Les enquêteurs de la GRC ont communiqué avec les attachés du FBI et des services secrets des États-Unis postés à Vancouver après avoir constaté que ces deux organismes menaient des enquêtes parallèles sur le même suspect. Ils ont été mis en contact avec la division criminelle de la U.S. Environmental Protection Agency, et un échange de renseignements s'est ensuivi. Grâce à cette mise en commun d'informations, à laquelle participait également le Homeland Security (É.U.), il a été établi que les autorités américaines se faisaient escroquer.

Contrairement à ce qu'indiquaient les documents présentés, la grande quantité de biodiesel que GEM importait n'était pas produite au Canada ni vendue à divers pays par City-Farm Biofuel Ltd : les données comptables étaient gonflées dans le but de tromper les administrateurs du programme. Par ce moyen, GEM pouvait, en tant qu'importateur en règle de biocarburant, solliciter d'intéressantes subventions dans le cadre des programmes incitatifs américains.

Ce stratagème très complexe a permis à ses auteurs de soutirer indûment des millions de dollars à des organismes publics des États-Unis et du Canada.

Le 22 juillet 2014, Nathan Stoliar, de l'Australie, a plaidé coupable à divers chefs d'accusation : un de complot, un de complot en vue de blanchir de l'argent, deux de fraude électronique et un de déclaration mensongère sous le régime de la Clean Air Act.

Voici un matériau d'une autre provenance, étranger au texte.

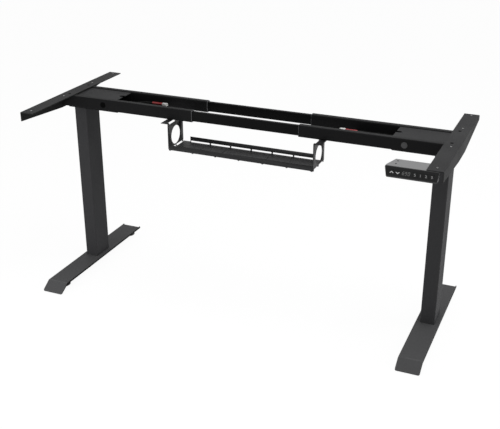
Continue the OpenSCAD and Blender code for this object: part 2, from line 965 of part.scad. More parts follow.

En janvier 2014 a été divulgué l'acte d'accusation visant James Jariv, de Las Vegas. Ce dernier attend son procès pour complot, pour fraude électronique et postale et pour blanchiment d'argent en lien avec l'affaire de biodiesel. Le 15 novembre 2014, il a été arrêté à Las Vegas pour son implication dans une affaire distincte de revente frauduleuse de logements en multipropriété.

« La résolution de cette affaire est directement attribuable à l'efficacité de notre partenariat interorganismes, conclut le

s.é.-m. Dusterhoft. Tout seuls, on n'arrive à rien. Les criminels font peu de cas des frontières internationales, il est donc indispensable, pour assurer l'observation des lois dans chaque pays, que la police noue et entretienne des relations avec les organismes étrangers qui sont chargés de l'application de la loi.»